The titles of all my paintings are hyperlinked to pages in my weblog, which is used as a seedbed to be dowsed for meaningful nomination. If you navigate the web to September 4, 2016, you will find a page from my sketchbook "Language Lessons", a handmade dictionary of Castellano, Catalan and English. Finding oneself in the back of beyond is resonant to me because I grew up all over the world and therefore el quinto piño has the ring of home for me. By consulting my dictionary, you can see the words ¿Que significa estar vivo?, which for me resonates with the aforementioned place, el quinto piña, all of which rains from Lorenzo on high.

***

The short version of a statement:

The frame is a precondition of art, it creates an aesthetic subset of the world. This window is an offering for special consideration. Painting was liberated twice, first from architecture and later from verisimilitude (thank you, photography). Freed from both, painting yet nods in acknowledgment, to the former in rectilinearity and to the latter at least in apperception. The frame inscribed within the frame of the canvas does not have to conform to the rectilinear. But to be unbound is also not to have traction, so I chose therefore to focus on the visual aspects of text for what fortune this friction might bring.
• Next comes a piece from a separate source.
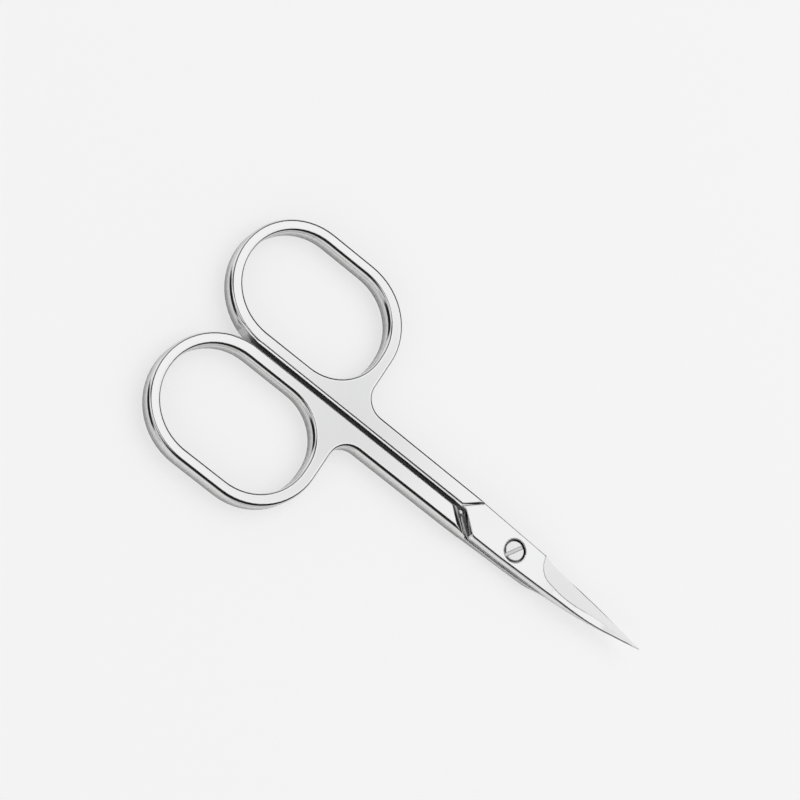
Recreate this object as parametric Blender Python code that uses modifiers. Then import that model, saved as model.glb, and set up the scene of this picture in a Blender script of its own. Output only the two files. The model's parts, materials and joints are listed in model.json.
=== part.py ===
"""Manicure scissors, closed and lying on their back.

Two steel halves and the slotted screw that they turn on. Each half is one forging: a finger
ring, a shank of full thickness, and a blade of half thickness that crosses over the other
half's blade at the joint. The rear half has the same shape as the front half, turned half a
turn about the long axis; then both blades are bowed up towards the front face, as blades
for nails are. Metres, +Z up, tips towards +X. The origin is under the middle of the closed
scissors, on the surface that they lie on.
"""

import math

import bmesh
import bpy
from mathutils import Matrix, Vector

NAME = "manicure_scissors"

# Layers.
HANDLE_THICKNESS = 0.0036   # rings and shanks, front face to back face
BLADE_SINK = 0.0003         # how far the blade's face lies under the shank's face
BLADE_GAP = 0.0001          # between the inner faces of the two blades
HANDLE_GAP = 0.0005         # between the two closed shanks
RUNNING_CLEARANCE = 0.00005 # round the screw, and under its head

# Finger ring, measured to its walls.
RING_REACH = 0.06377        # pivot to the far end of the rings
RING_HOLE_LENGTH = 0.0262
RING_HOLE_WIDTH = 0.01847
RING_FAR_BAR = 0.00187
RING_NEAR_BAR = 0.00215
RING_OUTER_BAR = 0.00194
RING_INNER_BAR = 0.00231    # the side along the other half
HOLE_CORNER_SHARE = 0.498   # corner radius of the hole, of its width
HOLE_INNER_CORNER_SHARE = 0.45
EDGE_ROUND = 0.00045

# Shank.
SHANK_WIDTH_AT_RING = 0.00315
SHANK_WIDTH_AT_JOINT = 0.0030
NECK_RADIUS = 0.0035        # hollow corner where the ring meets the shank
SPLIT_CHAMFER = 0.00034     # along the line where the shanks meet

# Joint. Distances along the scissors are from the pivot.
SHANK_END = 0.0074
SHOULDER_START = 0.0107     # where the shoulder's foot leaves the split
SHOULDER_ANGLE = math.radians(45.0)
SHOULDER_FALL_RADIUS = 0.0021
STEP_START = 0.0119         # where the step down to the blade's face leaves the split
STEP_ANGLE = math.radians(41.5)
HEEL_START = 0.01043        # where the blade's heel leaves the split
HEEL_ANGLE = math.radians(43.5)
HEEL_ROUND = 0.0011
ROOT_DEPTH_SHARE = 0.4      # how far the blade's root runs into the shank, of its width
ROOT_SIDE_SHARE = 0.7

# Blade.
BLADE_LENGTH = 0.0262       # pivot to tip
SPINE_REACH = 0.0028        # pivot's axis to the spine, at the inner face
SPINE_FACE_REACH = 0.00247  # the same at the outer face
EDGE_REACH = 0.00312        # pivot's axis to the cutting side, at the inner face
FACE_REACH = 0.00284        # the same at the outer face
SIDE_DRAFT = math.radians(12.0)
SIDE_CONVERGE = math.radians(2.1)
SIDE_START = 0.0135         # where the leaning side runs out of the shank's side
BOW_START = 0.003           # from here to the tip both blades bow up
BOW_RISE = 0.0016
BOW_STEPS = 20
CUTTING_EDGE = 0.00008      # what is left of the thickness at the cutting edge
WHEEL_RADIUS = 0.012        # grinding wheel that hollows the blade's face
WHEEL_RIM = 0.0050          # rounding of the wheel's rim, which shapes the run-out
RIM_STEPS = 12
AXLE_ROUNDS = 12            # of nearer and nearer guesses at the wheel's axle
WHEEL_STEPS = 180
GRIND_START = 0.0037        # the wheel's flat side, where its axle passes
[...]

The ancestors of all writing systems were pictographic, and I take delight in making the formal aspect of letters transparent to a vista beyond. The mask reveals by obscuring, the imagination bridges the gap. Letterforms are encoded with a finite set of rules for their morphology and the proportions of which can be manipulated plasticly via their proportions. Like rule set of typography, the beauty of painting stems from its limitations. It is thus through the finite set that I seek the infinite.